Police have detained several hundred protesters in some of India’s biggest cities as they defied a ban on assembly imposed to stop demonstrations against a new citizenship law.
Opponents of the law say it threatens the country’s secular democracy.
Dozens of demonstrations were planned around the country as opposition widened to the law, which excludes Muslims.
The legislation has sparked anger at what many see as the Hindu nationalist-led government’s push to bring India closer to a Hindu state.
Historian Ramchandra Guha, a biographer of independence leader Mohandas Gandhi, was among those detained in Bangalore, the capital of southern Karnataka state.
The state government issued a ban on groups of more than four people gathering.
In New Delhi, Yogendra Yadav, the chief of the Swaraj India party, was among those detained as protesters demonstrated at New Delhi’s iconic Red Fort and the surrounding historic district.
Officials said more than 100 people were detained at the fort.
The main roads leading to the fort were blocked off and police did not let pedestrians go to nearby temples or shopping areas.
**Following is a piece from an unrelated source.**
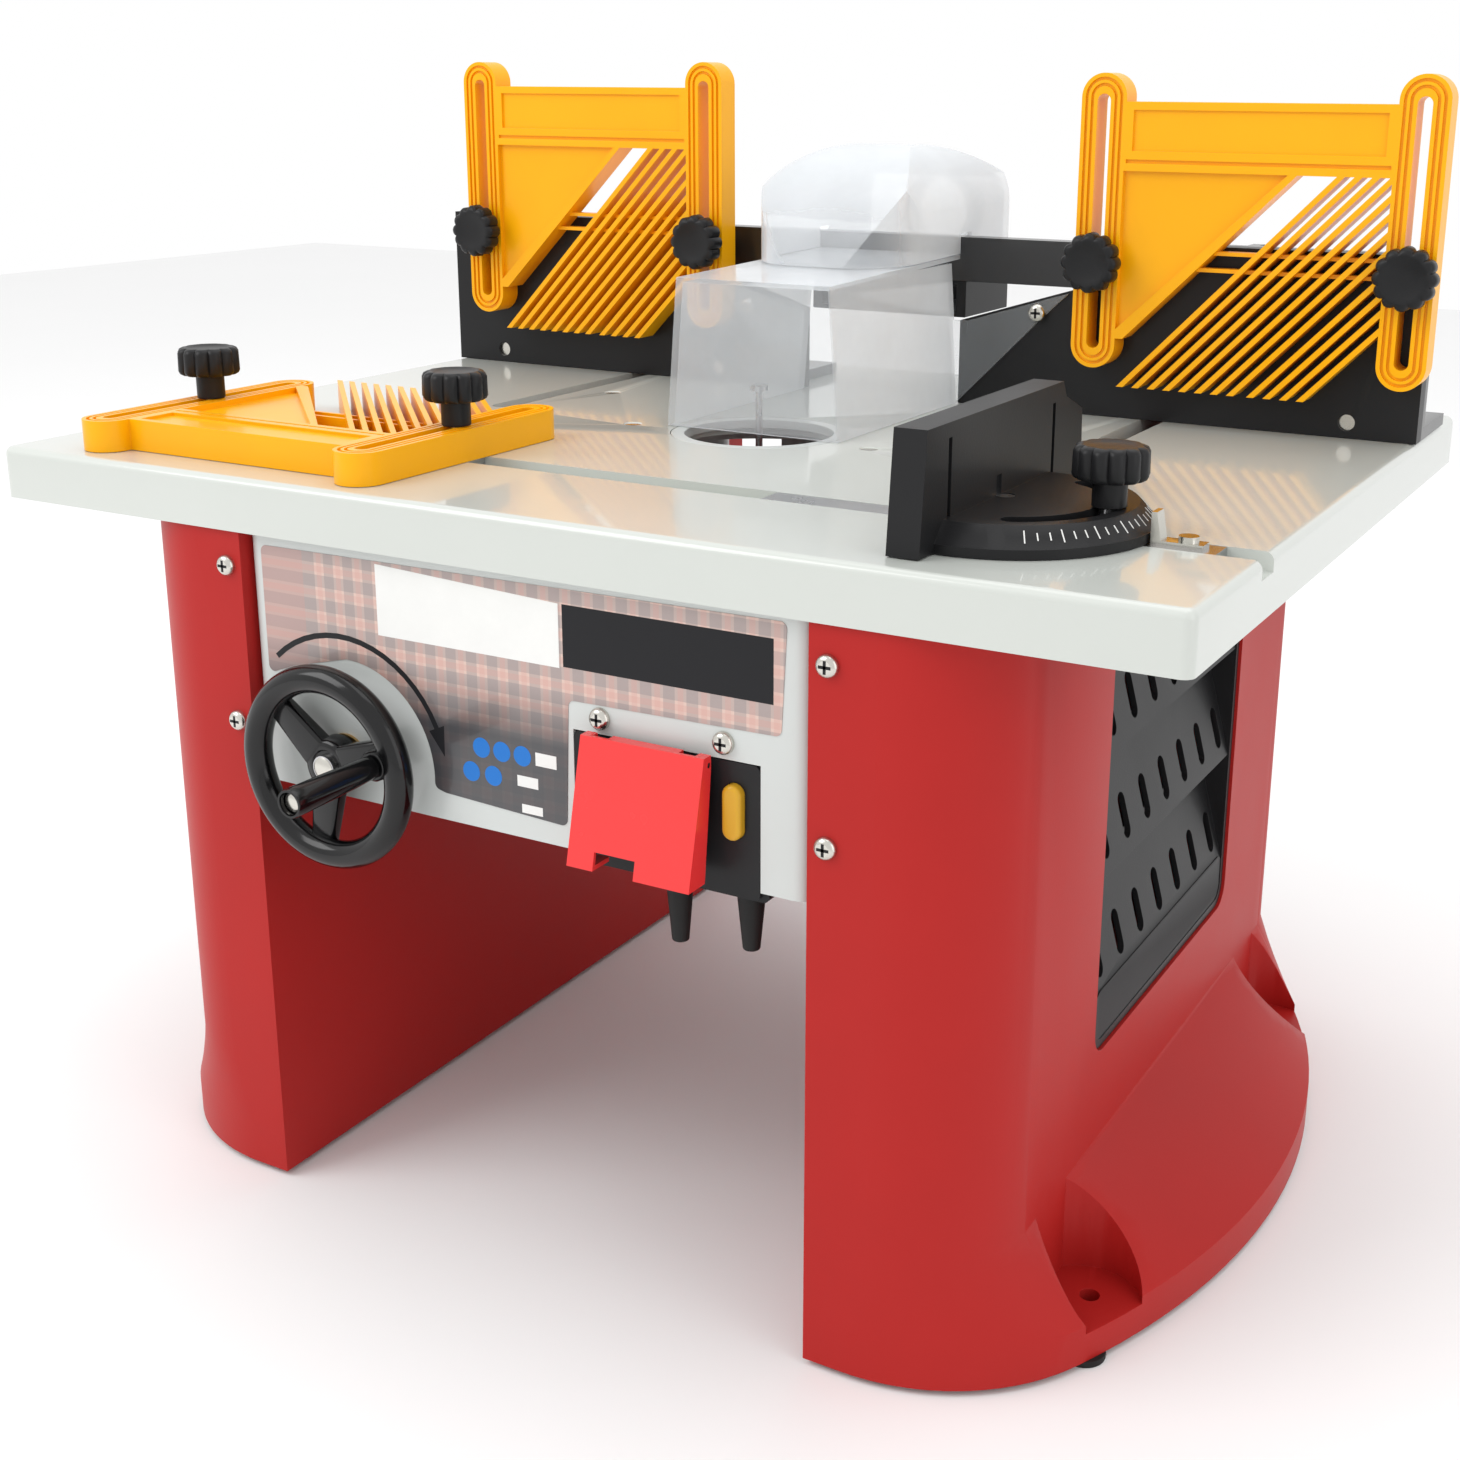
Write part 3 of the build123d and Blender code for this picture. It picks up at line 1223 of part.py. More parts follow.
# ============================ featherboards =======================================
def featherboard(base):
    """Sprung board: two slotted ears, a bar between them and twelve leaning fingers.

    The plane's x runs from the left ear to the right one, its y towards the finger tips.
    """
    with BuildPart() as board:
        with BuildSketch(base):
            with Locations((0, EAR_LEN / 2), (EAR_PITCH, EAR_LEN / 2)):
                SlotOverall(EAR_LEN, EAR_W, rotation=90)
            with Locations((EAR_PITCH / 2, 31)):
                Rectangle(EAR_PITCH - EAR_W + 4, 34)
        extrude(amount=BOARD_T)
        # recessed web with its leaning rim
        with BuildSketch(base.offset(3)):
            with BuildLine():
                Polyline((10, 46), (100, 46), (15, 129), (10, 129), close=True)
            make_face()
        extrude(amount=BOARD_T - 6)
        with BuildSketch(base):
            with BuildLine():
                Polyline((98, 46), (102.5, 46), (16, 133), (10, 133), (10, 130), close=True)
            make_face()
        extrude(amount=BOARD_T)
        # fingers, cut level at their tips
        reach = FINGER_W / cos(radians(FINGER_DEG))
        with BuildSketch(base):
            for number in range(12):
                tip = 14 + 8.4 * number + (2.0 if number > 7 else 0.0)
                root_y = 46 if number < 4 else max(46, 158 - (EAR_PITCH - 11 - tip) * 1.04)
                root_x = tip + (158 - root_y) / 1.04
                with BuildLine():
                    Polyline((tip, 158), (tip + reach, 158), (root_x + reach, root_y),
                             (root_x, root_y), close=True)
                make_face()
        extrude(amount=BOARD_T)
        # two thin ties across the fingers
        with BuildSketch(base.offset(BOARD_T / 2 - 3)):
            for level, start in ((86.5, 60), (95, 52)):
                with BuildLine():
                    Polyline((start, level), (EAR_PITCH - 10, level), (EAR_PITCH - 10, level + 2),
                             (start, level + 2), close=True)
                make_face()
        extrude(amount=6)
        for depth in (0, BOARD_T - 1.5):
            with BuildSketch(base.offset(depth)):
                with Locations((EAR_PITCH / 2, 28)):
                    Rectangle(EAR_PITCH - EAR_W - 8, 20)
                with Locations((EAR_PITCH / 2, 43.2)):
                    Rectangle(EAR_PITCH - EAR_W - 2, 1.8)
            extrude(amount=1.5, mode=Mode.SUBTRACT)
            with BuildSketch(base.offset(depth)):
                for outer in (20, 14):
                    with Locations((0, EAR_LEN / 2), (EAR_PITCH, EAR_LEN / 2)):
                        SlotOverall(EAR_LEN - EAR_W + outer, outer, rotation=90)
                    with Locations((0, EAR_LEN / 2), (EAR_PITCH, EAR_LEN / 2)):
                        SlotOverall(EAR_LEN - EAR_W + outer - 3, outer - 3, rotation=90, mode=Mode.SUBTRACT)
            extrude(amount=1.5, mode=Mode.SUBTRACT)
        with BuildSketch(base):
            with Locations((0, EAR_LEN / 2), (EAR_PITCH, EAR_LEN / 2)):
                SlotOverall(EAR_LEN - 20.5, BOARD_SLOT_W, rotation=90)
        extrude(amount=BOARD_T, mode=Mode.SUBTRACT)
    return board.part


for side, top in (("left", 540.0), ("right", 535.0)):
    corner = (BOARD_X[side] - EAR_PITCH / 2, FENCE_Y - BOARD_T - 0.1, top)
    base = Plane(corner, x_dir=(1, 0, 0), z_dir=(0, 1, 0))
    keep(featherboard(base), f"{side}_featherboard")

table_base = Plane((TABLE_BOARD_X, TABLE_BOARD_Y, TABLE_Z + GAP), x_dir=(1, 0, 0), z_dir=(0, 0, 1))
keep(featherboard(table_base), "table_featherboard")

with BuildPart() as table_slide:
    bar_z = TABLE_Z - MITRE_DEPTH + 0.15
    with BuildSketch(Plane.XY.offset(bar_z)):
        with Locations((TABLE_BOARD_X + EAR_PITCH / 2, MITRE_Y)):
            Rectangle(EAR_PITCH + 20, MITRE_W - 0.2)
    extrude(amount=7.7)
    with BuildSketch(Plane.XY.offset(bar_z)):
        with Locations((TABLE_BOARD_X, MITRE_Y), (TABLE_BOARD_X + EAR_PITCH, MITRE_Y)):
            Circle(BOLT_R)
    extrude(amount=TABLE_Z + GAP + BOARD_T + 20 - bar_z)
keep(table_slide.part, "table_slide")

# ============================ mitre gauge =========================================
with BuildPart() as mitre_bar:
    with BuildSketch(Plane.XY.offset(bar_z)):
        with Locations((180, MITRE_Y)):
            Rectangle(200, MITRE_W - 0.2)
    extrude(amount=7.7)
    for x, top in ((GAUGE_X, GAUGE_PLATE_Z - 0.3), (STUD_X, GAUGE_PLATE_Z + 21)):
        with BuildSketch(Plane.XY.offset(bar_z)):
            with Locations((x, MITRE_Y)):
                Circle(4)
        extrude(amount=top - bar_z)
keep(mitre_bar.part, "mitre_bar")

with BuildPart() as mitre_pointer:
    with BuildSketch(Plane.XZ.offset(-MITRE_Y + 4)):
        with BuildLine():
            Polyline((GAUGE_X + GAUGE_R + 0.8, bar_z + 7.7), (274, bar_z + 7.7), (274, bar_z + 9.7),
                     (GAUGE_X + GAUGE_R + 5, bar_z + 9.7), (GAUGE_X + GAUGE_R + 3, GAUGE_PLATE_Z + 1),
                     (GAUGE_X + GAUGE_R + 0.8, GAUGE_PLATE_Z + 1), close=True)
        make_face()
    extrude(amount=-8)
    with BuildSketch(Plane.XY.offset(bar_z + 9.7)):
        with Locations((267, MITRE_Y)):
            Circle(4)
    extrude(amount=2.5)
keep(mitre_pointer.part, "mitre_pointer")

with BuildPart() as gauge_body:
    low = TABLE_Z + GAP
    pivot = Plane((GAUGE_X, MITRE_Y, low))
    # half disc with a bevelled scale rim
    with BuildSketch(pivot):
        Circle(GAUGE_R)
        with Locations((-GAUGE_R, 0)):
            Rectangle(2 * GAUGE_R - 8, 2 * GAUGE_R, mode=Mode.SUBTRACT)
    extrude(amount=4)
    with BuildSketch(pivot.offset(4)):
        Circle(GAUGE_R - 0.5)
        with Locations((-GAUGE_R, 0)):
            Rectangle(2 * GAUGE_R - 8, 2 * GAUGE_R, mode=Mode.SUBTRACT)
    with BuildSketch(pivot.offset(GAUGE_PLATE_Z - low)):
        Circle(GAUGE_R - 8)
        with Locations((-GAUGE_R, 0)):
            Rectangle(2 * GAUGE_R - 8, 2 * GAUGE_R, mode=Mode.SUBTRACT)
    loft()
    # upright face with a long slot, a block at its near end and a step at its far end
    with BuildSketch(sideways(GAUGE_X - 17)):
        with BuildLine():
            Polyline((-213, low + 0.3), (-44, low + 0.3), (-46, 392), (-66, 400), (-70, 407),
                     (-208, 407), close=True)
        make_face()
        with Locations((-187, 384), (-80, 382)):
            Rectangle(3, 34, mode=Mode.SUBTRACT)
    extrude(amount=14)
    with BuildSketch(pivot):
        Circle(4.05)
    extrude(amount=20, mode=Mode.SUBTRACT)
    # arc slot for the clamp stud
    reach = STUD_X - GAUGE_X
    end = Vector(reach * cos(radians(64)), reach * sin(radians(64)))
    with BuildSketch(pivot):
        Circle(reach + 4.4)
        Circle(reach - 4.4, mode=Mode.SUBTRACT)
        with BuildLine():
            Polyline((0, 0), (2 * end.X, -2 * end.Y), (3 * reach, 0), (2 * end.X, 2 * end.Y), close=True)
        make_face(mode=Mode.INTERSECT)
        with Locations((end.X, end.Y), (end.X, -end.Y)):
            Circle(4.4)
    extrude(amount=20, mode=Mode.SUBTRACT)
keep(gauge_body.part, "gauge_body")

mitre_knob_plane = Plane((STUD_X, MITRE_Y, GAUGE_PLATE_Z + 0.2))
keep(knob(mitre_knob_plane, 11, 14, 4 + KNOB_FIT), "mitre_knob")
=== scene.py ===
"""Looks for the bench-top router table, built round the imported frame.

Every length is in metres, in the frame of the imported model: X to the operator's right,
Y to the rear, Z up from the floor.
"""
import json
from math import cos, pi, radians, sin

import bmesh
import bpy
from bpy.props import FloatProperty, FloatVectorProperty, PointerProperty
from mathutils import Matrix, Vector


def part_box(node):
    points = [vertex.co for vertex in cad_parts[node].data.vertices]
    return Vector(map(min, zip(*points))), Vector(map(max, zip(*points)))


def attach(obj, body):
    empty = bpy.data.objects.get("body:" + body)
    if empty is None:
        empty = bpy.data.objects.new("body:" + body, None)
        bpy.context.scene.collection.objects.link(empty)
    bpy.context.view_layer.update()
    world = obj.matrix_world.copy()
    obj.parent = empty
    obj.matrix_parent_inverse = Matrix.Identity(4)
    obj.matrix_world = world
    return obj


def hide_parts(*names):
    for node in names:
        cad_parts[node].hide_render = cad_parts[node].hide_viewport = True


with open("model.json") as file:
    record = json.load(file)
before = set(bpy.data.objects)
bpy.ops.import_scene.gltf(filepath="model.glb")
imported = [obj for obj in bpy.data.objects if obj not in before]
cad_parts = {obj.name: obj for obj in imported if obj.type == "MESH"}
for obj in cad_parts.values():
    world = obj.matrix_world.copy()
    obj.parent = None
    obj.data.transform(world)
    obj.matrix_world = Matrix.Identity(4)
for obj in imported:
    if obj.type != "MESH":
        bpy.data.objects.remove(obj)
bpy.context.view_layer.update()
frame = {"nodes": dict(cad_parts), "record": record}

bl_info = {
    "name": "Router Table Finisher",
    "version": (1, 0, 0),
    "blender": (4, 5, 0),
    "location": "View3D > Sidebar > Router Table",
    "description": "Materials and fine pieces for a bench-top router table",
    "category": "Object",
}

MM = 0.001
NODE_SLOT = {entry["node"]: entry["material_slot"] for entry in frame["record"]["subparts"]}


# ------------------------------------------------------------------ properties
def colour(name, text, value):
    return FloatVectorProperty(name=name, description=text, default=value, subtype="COLOR",
                               size=3, min=0.0, max=1.0)


def length(name, text, value):
    return FloatProperty(name=name, description=text, default=value, unit="LENGTH", subtype="DISTANCE")


class RouterTableColours(bpy.types.PropertyGroup):
    enamel: colour("Table enamel", "Gloss enamel of the table", (0.56, 0.585, 0.55))
    panel: colour("Panel enamel", "Grey enamel of the front panel", (0.56, 0.585, 0.57))
    red: colour("Leg plastic", "Red plastic of the two legs", (0.41, 0.017, 0.015))
    black: colour("Black plastic", "Satin black mouldings", (0.012, 0.012, 0.013))
    yellow: colour("Featherboard plastic", "Yellow of the featherboards", (0.93, 0.42, 0.002))
    flap: colour("Flap plastic", "Red of the stop flap", (0.78, 0.035, 0.035))
    reset: colour("Reset button", "Ochre of the reset button", (0.62, 0.34, 0.02))
    clear: colour("Clear plastic", "Tint of the guard and hood", (0.78, 0.81, 0.84))
    zinc: colour("Zinc plate", "Plated screws and bolts", (0.62, 0.60, 0.55))
    steel: colour("Steel", "Bright steel parts", (0.52, 0.52, 0.53))


class RouterTableSizes(bpy.types.PropertyGroup):
    grain: length("Grain depth", "Depth of the moulded grain", 0.00012)
    floor: length("Floor size", "Side of the floor square", 8.0)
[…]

Internet and phone services were blocked around the fort and in some other parts of New Delhi, a tactic Indian authorities use in other parts of the country, such as disputed Kashmir, to try to stop people from organising protests. The measure, however, is rarely used in the capital.
The new citizenship law applies to Hindus, Christians and other religious minorities who are in India illegally but can demonstrate religious persecution in Muslim-majority Bangladesh, Pakistan and Afghanistan. It does not apply to Muslims.
Critics say it is the latest effort by prime minister Narendra Modi’s Hindu nationalist-led government to marginalise India’s 200 million Muslims, and a violation of the country’s secular constitution.
Mr Modi has defended it as a humanitarian gesture.
The law’s enactment last week follows a contentious process in the north-eastern Assam state, intended to weed out people who entered illegally.
Nearly two million people in Assam were excluded from an official list of citizens, about half Hindu and half Muslim, and have been asked to prove their citizenship or else be considered foreign.
India is also building a detention centre for some of the tens of thousands of people the courts are expected to ultimately determine have entered illegally.
Mr Modi’s interior minister, Amit Shah, has pledged to roll out the process nationwide.
Some Muslims fear it is a way for Hindu nationalists to detain them or deport them from the country.
On Wednesday, authorities tightened restrictions on protesters, expanding a blockade of the internet and a curfew in Assam.